Bruce nodded. "Except he does it with ships and paint."

Tiger paused before a metal door. Suspicion twisted his scarred face. "Yeah. He has the ships painted while they're out at sea. How'd you guess that?"

"Just lucky," Bruce replied easily.

Tiger hammered on the door until it cracked open and a sleepy Oriental face peered out.

"I want to talk to Khalki," Tiger said, thrusting his weight against the door to prevent the doorkeeper from slamming it shut.

They exchanged insults. Batman was not surprised to find that Tiger knew the coarser words of several languages. But the door finally swung open. Bruce Wayne thought he'd seen the worst Gotham City had to offer, but he wasn't prepared for the squalor inside the abandoned factory building.

"They pay rent by the square foot," Tiger explained as he wove confidently through the hivelike structure.

"Who are they? What are they doing here?"

"Illegals. We sneak some of 'em in along with everything else, but they come from all over---for the opportunity. These ain't the homeless or the unemployed. These are the cream of the fourth world. They all got jobs---and they're makin' more money than they could at home. They don't wanna spend anything on themselves 'cause they all got families at home they're sendin' money to. So they come here. Some of the old-timers make their money subleasing toilets. There's a friggin' waitin' list for this hellhole. What you see here, my friend, is the future of America."

There was no electricity, no water, no sanitation. Men---there were no women here---lived cheek-by-jowl in conditions worse than any antiquated prison. Most of them were asleep in cells no larger than the reeking mattresses they slept on. The little light came from candles and open-flame lamps. Bruce Wayne couldn't keep himself from looking into the cells, into the wide-eyed faces with their uncanny mixture of fear and hope.

The faces were timeless. Bruce Wayne had seen them staring out of hovels and boxes all around the world, coal mines and prison camps, nineteenth-century pictures of immigrants and fourteenth-century engravings of Black Death survivors. They were all steerage passengers on the ships of fools. He could barely contain his outrage. No man should live like this, and yet there was a measure of truth in Tiger's cynicism. Life in the subbasement of America held more opportunity and hope than life in much of the rest of the world.

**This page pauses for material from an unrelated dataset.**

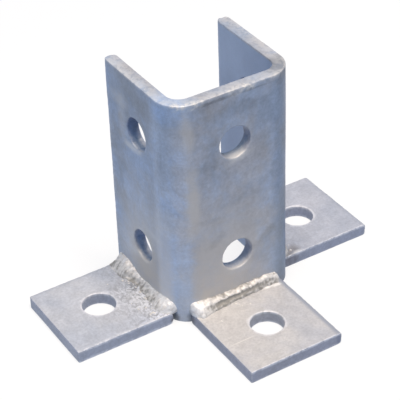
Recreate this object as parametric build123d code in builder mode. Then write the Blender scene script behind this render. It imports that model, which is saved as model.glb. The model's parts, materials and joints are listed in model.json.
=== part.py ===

Bruce was thinking about the drug-ravaged East End and comparing it to this when Tiger led them into what appeared to be a cul-de-sac.

"Khalki---open up." Tiger pounded the cheap wallboard until the dust billowed. "Dammit, you've been pestering me for days. It's Tiger. Open up!"

Other voices, awakened and angered by Tiger's shouts, joined the chorus. There was hatred here, held barely in check by the fear and the hope. Bruce Wayne hooked a finger over his collar and swallowed anxiously. If this place erupted, no one would get out alive.